As mentioned above, exothermic process is required to produce one of the main ingredients of the water-based solution i.e. he sodium alkaline silicate salt-type solution. Thereafter, the sodium alkaline silicate salt-type solution is refined into a formulation of sodium alkaline silicate salt-type solution i.e. the water-based solution.

The aforesaid process provides number of advantages over existing solution such as, but not limited to, enables higher yield as well as helps in increasing the quality of the crude palm oil without affecting the quality of the final product of the mill. Sterilization process with the water-based solution helps more fruits to detach from the plant material at the early stage and cause more oil to be release from the fruits even before any pressing activity occur. Further, the disclosed process is safe to use during the sterilization process without harming the fruits.

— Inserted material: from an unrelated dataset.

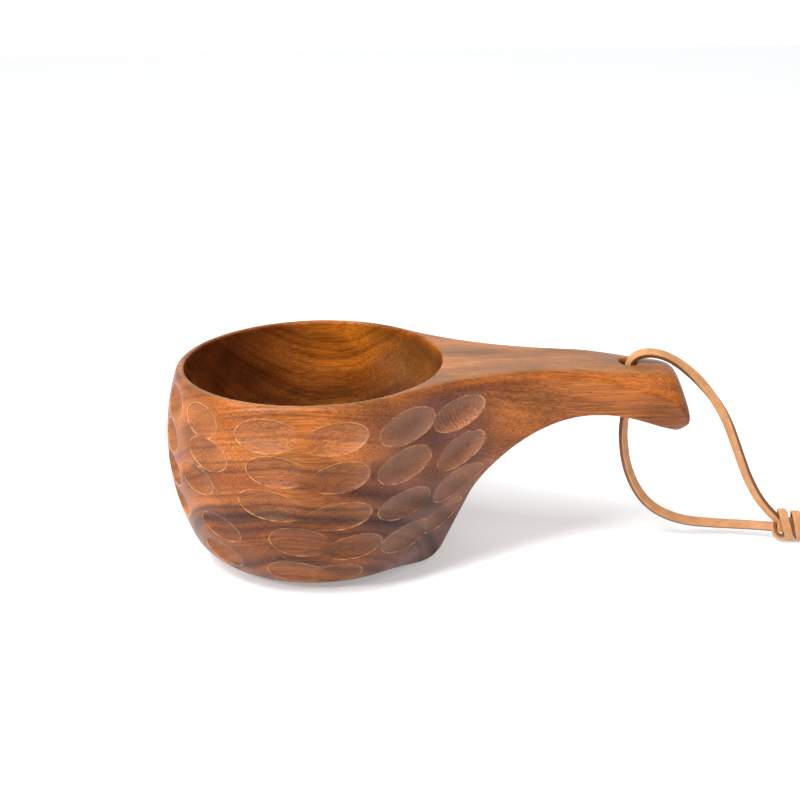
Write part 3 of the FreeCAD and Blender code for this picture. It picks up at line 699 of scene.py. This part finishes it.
UPPER_ROUTE = [
    (102.5, 0.0, 56.0), (102.5, 0.0, 62.6), (104.7, 0.0, 66.2), (110.6, 0.0, 67.2),
    (117.7, 0.0, 64.5), (126.8, 0.0, 56.6), (134.8, 0.0, 45.2), (139.4, 0.0, 33.0),
    (143.6, 0.0, 21.6), (149.4, -0.3, 11.8), (155.2, -0.8, 6.6),
]
LOWER_ROUTE = [
    (102.5, 0.0, 56.0), (102.4, 0.0, 49.0), (101.2, 0.0, 38.4), (103.4, 0.4, 24.6),
    (110.2, 1.5, 12.4), (121.4, 3.2, 5.9), (134.6, 4.2, 4.2), (146.8, 2.8, 4.1),
    (155.2, -0.2, 4.6),
]
LONG_TAIL = [(161.4, 0.6, 4.6), (166.6, 1.9, 3.2), (171.8, 2.6, 1.9), (177.6, 4.4, 1.5)]
SHORT_TAIL = [(161.4, -2.4, 4.4), (166.2, -4.0, 3.0), (170.8, -5.8, 1.8), (175.4, -8.4, 1.5)]
LACE_WIDTH, LACE_THICK = 3.0, 1.9
# How far each strand's grain side leans out of the loop: share of its length, degrees.
UPPER_TWIST = [(0.0, -72.0), (0.25, -62.0), (0.42, -15.0), (0.58, 34.0), (0.75, 44.0), (1.0, 46.0)]
LOWER_TWIST = [(0.0, 50.0), (0.3, 48.0), (0.6, 44.0), (1.0, 38.0)]
UPWARD = np.array([0.0, -0.5, 1.0])


def spline_points(name, route, cyclic=False):
    """Points along the smooth NURBS line that has the route as its control points."""
    data = bpy.data.curves.new(name, "CURVE")
    data.dimensions = "3D"
    data.resolution_u = 24
    spline = data.splines.new("NURBS")
    spline.points.add(len(route) - 1)
    for point, place in zip(spline.points, route):
        point.co = (*(c * MM for c in place), 1.0)
    spline.order_u = 3
    spline.use_cyclic_u = cyclic
    spline.use_endpoint_u = not cyclic
    holder = bpy.data.objects.new(name, data)
    mesh = bpy.data.meshes.new_from_object(holder)
    points = np.array([v.co[:] for v in mesh.vertices])
    bpy.data.objects.remove(holder)
    bpy.data.curves.remove(data)
    bpy.data.meshes.remove(mesh)
    keep = np.r_[True, np.linalg.norm(np.diff(points, axis=0), axis=1) > 1e-6]
    return points[keep]


def lace_section(width, thick, per_side=4, corner=0.35):
    """Rounded rectangle: the place of each point along the width and the thickness."""
    half_w, half_t = width / 2.0, thick / 2.0
    ring = []
    for sign_w, sign_t, start in ((1, 1, 0), (-1, 1, 90), (-1, -1, 180), (1, -1, 270)):
        for step in range(per_side + 1):
            angle = math.radians(start + 90.0 * step / per_side)
            ring.append((sign_w * (half_w - corner) + corner * math.cos(angle),
                         sign_t * (half_t - corner) + corner * math.sin(angle)))
    return np.array(ring)


def sweep_lace(name, points, facing, width=LACE_WIDTH, thick=LACE_THICK, closed=False):
    """Flat lace along a line. facing gives the grain side's direction at each point."""
    count = len(points)
    if closed:
        ahead = np.roll(points, -1, axis=0) - np.roll(points, 1, axis=0)
    else:
        ahead = np.gradient(points, axis=0)
    ahead /= np.linalg.norm(ahead, axis=1)[:, None]
    normal = facing - ahead * np.einsum("ij,ij->i", facing, ahead)[:, None]
    normal /= np.linalg.norm(normal, axis=1)[:, None]
    side = np.cross(ahead, normal)
    ring = lace_section(width, thick) * MM
    size = len(ring)
    rows = points[:, None, :] + ring[None, :, :1] * side[:, None, :]
    rows = rows + ring[None, :, 1:] * normal[:, None, :]
    vertices = rows.reshape(-1, 3)
    faces = []
    last = count if closed else count - 1
    for i in range(last):
        j = (i + 1) % count
        for k in range(size):
            m = (k + 1) % size
            faces.append((i * size + k, i * size + m, j * size + m, j * size + k))
    if not closed:
        faces.append(tuple(reversed(range(size))))
        faces.append(tuple((count - 1) * size + k for k in range(size)))
    piece = make_mesh(name, vertices, faces)
    flesh = 0.5 - ring[:, 1] / (thick * MM)
    add_attribute(piece, "flesh", np.tile(flesh, count))
    steps = np.linalg.norm(np.diff(points, axis=0), axis=1)
    run = np.r_[0.0, np.cumsum(steps)] / MM
    add_attribute(piece, "run", np.repeat(run, size))
    add_attribute(piece, "across", np.tile(ring[:, 0] / MM, count))
    return piece


def strand_facing(points, inward_sign, angles):
    """Grain direction of a strand: towards -Y, leaning in or out of the loop."""
    ahead = np.gradient(points, axis=0)
    ahead /= np.linalg.norm(ahead, axis=1)[:, None]
    back = np.array([0.0, 1.0, 0.0])
    inward = inward_sign * np.cross(back, ahead)
    inward /= np.linalg.norm(inward, axis=1)[:, None]
    run = np.r_[0.0, np.cumsum(np.linalg.norm(np.diff(points, axis=0), axis=1))]
    share = run / run[-1]
    lean = np.radians(np.interp(share, [a for a, _ in angles], [b for _, b in angles]))
    return -back * np.cos(lean)[:, None] + inward * np.sin(lean)[:, None]


def leather_material():
    material = bpy.data.materials.new("lace_leather")
    n = Nodes(material)
    flesh = n.attribute("flesh")
    run = n.attribute("run")
    across = n.attribute("across")
    place = n.scale(n.add("ShaderNodeTexCoord").outputs["Object"], (1000.0, 1000.0, 1000.0))
    fuzz = n.noise(place, 3.2, 4.0, 0.65)
    soft = n.noise(place, 0.35, 2.0)
    creases = n.noise(n.add("ShaderNodeCombineXYZ", {
        "X": n.math("MULTIPLY", run, 1.6), "Y": n.math("MULTIPLY", across, 0.5)}).outputs[0],
        1.0, 3.0)
    grain = n.mix(n.step(soft, 0.30, 0.70), srgb(186, 130, 82), srgb(200, 144, 94))
    grain = n.mix(n.math("MULTIPLY", n.step(creases, 0.62, 0.78), 0.18), grain, srgb(180, 118, 70))
    rough = n.mix(n.step(fuzz, 0.35, 0.65), srgb(100, 58, 30), srgb(146, 92, 52))
    edge = n.math("ADD", flesh, n.math("MULTIPLY", n.math("SUBTRACT", fuzz, 0.5), 0.25))
    colour = n.mix(n.step(edge, 0.12, 0.32), grain, rough)
    height = n.math("MULTIPLY", fuzz, n.step(flesh, 0.1, 0.7, 0.15, 1.0))
    bump = n.add("ShaderNodeBump", {"Height": height, "Strength": 0.5, "Distance": 0.0004})
    shader = n.add("ShaderNodeBsdfPrincipled", {
        "Base Color": colour, "Roughness": n.step(flesh, 0.3, 0.7, 0.52, 0.85),
        "Normal": bump.outputs[0]})
    n.add("ShaderNodeOutputMaterial", {"Surface": shader.outputs[0]})
    return material


# ---------------------------------------------------------------- knot

def wrap_band(name, centre, radius_y, radius_z, slant, width=2.9, phase=0.0):
    """One turn of the lace round the knot, leaning along X by slant from top to bottom."""
    angles = np.linspace(0.0, 2.0 * math.pi, 48, endpoint=False) + phase
    out = np.column_stack([np.zeros(48), np.cos(angles), np.sin(angles)])
    points = np.array(centre) + np.column_stack([
        -slant * np.sin(angles), radius_y * np.cos(angles), radius_z * np.sin(angles)])
    return sweep_lace(name, points * MM, out, width, 1.6, closed=True)


KNOT_CENTRE = (158.2, -0.8, 5.5)


def make_knot():
    """The tied end: two wraps, the bulge of the loop on the left and the strands inside."""
    cx, cy, cz = KNOT_CENTRE
    parts = [
        wrap_band("knot_wrap_front", (cx - 1.6, cy, cz + 0.4), 3.3, 4.8, 1.4),
        wrap_band("knot_wrap_back", (cx + 2.5, cy, cz), 3.2, 4.4, 0.9),
    ]
    bulge = spline_points("bulge_line", [
        (cx - 0.5, cy + 2.0, cz + 3.2), (cx - 3.8, cy + 2.2, cz + 2.6),
        (cx - 5.4, cy + 0.8, cz - 0.4), (cx - 5.0, cy - 1.8, cz - 2.8),
        (cx - 2.0, cy - 2.0, cz - 3.6), (cx + 1.5, cy - 1.0, cz - 2.4)])
    out = bulge - np.array([cx - 1.0, cy + 0.6, cz]) * MM
    parts.append(sweep_lace("knot_bulge", bulge, out, 2.6, 1.6))
    core = spline_points("core_line", [
        (cx - 4.4, cy, cz + 0.6), (cx - 1.0, cy + 0.3, cz + 0.2), (cx + 2.0, cy, cz - 0.2),
        (cx + 4.2, cy - 0.8, cz - 0.8)])
    parts.append(sweep_lace("knot_core", core, np.tile([0.0, -1.0, 0.4], (len(core), 1)), 5.2, 3.6))
    return parts


# ---------------------------------------------------------------- stage

def add_area(name, place, aim, size, power):
    data = bpy.data.lights.new(name, "AREA")
    data.shape = "RECTANGLE"
    data.size, data.size_y = size
    data.energy = power
    lamp = bpy.data.objects.new(name, data)
    lamp.location = place
    lamp.rotation_euler = (Vector(aim) - Vector(place)).to_track_quat("-Z", "Y").to_euler()
    bpy.context.scene.collection.objects.link(lamp)


FLOOR_HALF = 4.0
FLOOR_COLOUR, FLOOR_GLOW = (0.80, 0.81, 0.82, 1.0), 0.32
BACKDROP_PLACE, BACKDROP_HALF, BACKDROP_TOP = 1.1, 3.0, 2.0
BACKDROP_BRIGHTNESS, WORLD_BRIGHTNESS = 1.05, 0.24
WHITE = (1.0, 1.0, 1.0, 1.0)
# Soft lights: name, place, aim, width and height, power.
LIGHTS = [
    ("key", (-0.34, -0.36, 0.82), (0.0, 0.0, 0.04), (0.34, 0.34), 6.4),
    ("overhead", (-0.05, -0.16, 0.95), (0.02, 0.0, 0.04), (0.4, 0.3), 3.0),
    ("softbox", (-0.56, -0.50, 0.52), (0.0, 0.0, 0.05), (0.15, 0.15), 3.6),
    ("fill", (0.45, -0.35, 0.60), (0.05, 0.0, 0.04), (0.3, 0.3), 0.9),
]


def floor_material():
    """Matt white that glows a little, so that shadows stay pale."""
    material = bpy.data.materials.new("floor_white")
    n = Nodes(material)
    shader = n.add("ShaderNodeBsdfPrincipled", {"Base Color": FLOOR_COLOUR, "Roughness": 0.9})
    shader.inputs["Specular IOR Level"].default_value = 0.0
    shader.inputs["Emission Color"].default_value = WHITE
    shader.inputs["Emission Strength"].default_value = FLOOR_GLOW
    n.add("ShaderNodeOutputMaterial", {"Surface": shader.outputs[0]})
    return material


def backdrop_material():
    material = bpy.data.materials.new("backdrop_white")
    n = Nodes(material)
    glow = n.add("ShaderNodeEmission", {"Color": WHITE, "Strength": BACKDROP_BRIGHTNESS})
    n.add("ShaderNodeOutputMaterial", {"Surface": glow.outputs[0]})
    return material


def add_stage():
    """Floor, bright backdrop, pale surroundings and four soft lights."""
    half = FLOOR_HALF
    corners = [(-half, -half, 0), (half, -half, 0), (half, half, 0), (-half, half, 0)]
    floor = make_mesh("floor", np.array(corners, float), [(0, 1, 2, 3)], False)
    floor.data.materials.append(floor_material())
    half, back, top = BACKDROP_HALF, BACKDROP_PLACE, BACKDROP_TOP
    corners = [(-half, back, -0.01), (half, back, -0.01), (half, back, top), (-half, back, top)]
    backdrop = make_mesh("backdrop", np.array(corners), [(0, 1, 2, 3)], False)
    backdrop.data.materials.append(backdrop_material())

    world = bpy.data.worlds.new("world")
    world.use_nodes = True
    background = world.node_tree.nodes["Background"]
    background.inputs["Color"].default_value = WHITE
    background.inputs["Strength"].default_value = WORLD_BRIGHTNESS
    bpy.context.scene.world = world
    for name, place, aim, size, power in LIGHTS:
        add_area(name, place, aim, size, power)
    bpy.context.scene.view_settings.view_transform = "Standard"


# ---------------------------------------------------------------- assembly

add_camera()
leather = leather_material()

upper_line = spline_points("upper_line", UPPER_ROUTE)
lower_line = spline_points("lower_line", LOWER_ROUTE)
upper = sweep_lace("lace_upper", upper_line, strand_facing(upper_line, 1.0, UPPER_TWIST))
lower = sweep_lace("lace_lower", lower_line, strand_facing(lower_line, -1.0, LOWER_TWIST))
knot = make_knot()
long_line = spline_points("long_line", LONG_TAIL)
short_line = spline_points("short_line", SHORT_TAIL)
tail_long = sweep_lace("lace_tail_long", long_line, np.tile(UPWARD, (len(long_line), 1)))
tail_short = sweep_lace("lace_tail_short", short_line, np.tile(UPWARD, (len(short_line), 1)))

for piece in [upper, lower, tail_long, tail_short] + knot:
    piece.data.materials.append(leather)
    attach(piece, "thong")
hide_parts("thong_upper")
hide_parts("thong_lower")
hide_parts("thong_knot")
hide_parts("thong_tail_long")
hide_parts("thong_tail_short")


cup = make_cup()
cup.data.materials.append(wood_material())
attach(cup, "cup")
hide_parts("cup")

add_stage()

Also, the process helps to maintain the quality of the crude palm oil by controlling the domination of the lipase enzyme during the rupture process and extracting more carotene from the fruits itself.

Various modifications to these embodiments are apparent to those skilled in the art from the description and the accompanying drawings. The principles associated with the various embodiments described herein may be applied to other embodiments. Therefore, the description is not intended to be limited to the embodiments shown along with the accompanying drawings but is to be providing broadest scope of consistent with the principles and the novel and inventive features disclosed or suggested herein. Accordingly, the invention is anticipated to hold on to all other such alternatives, modifications, and variations that fall within the scope of the present invention and appended claim.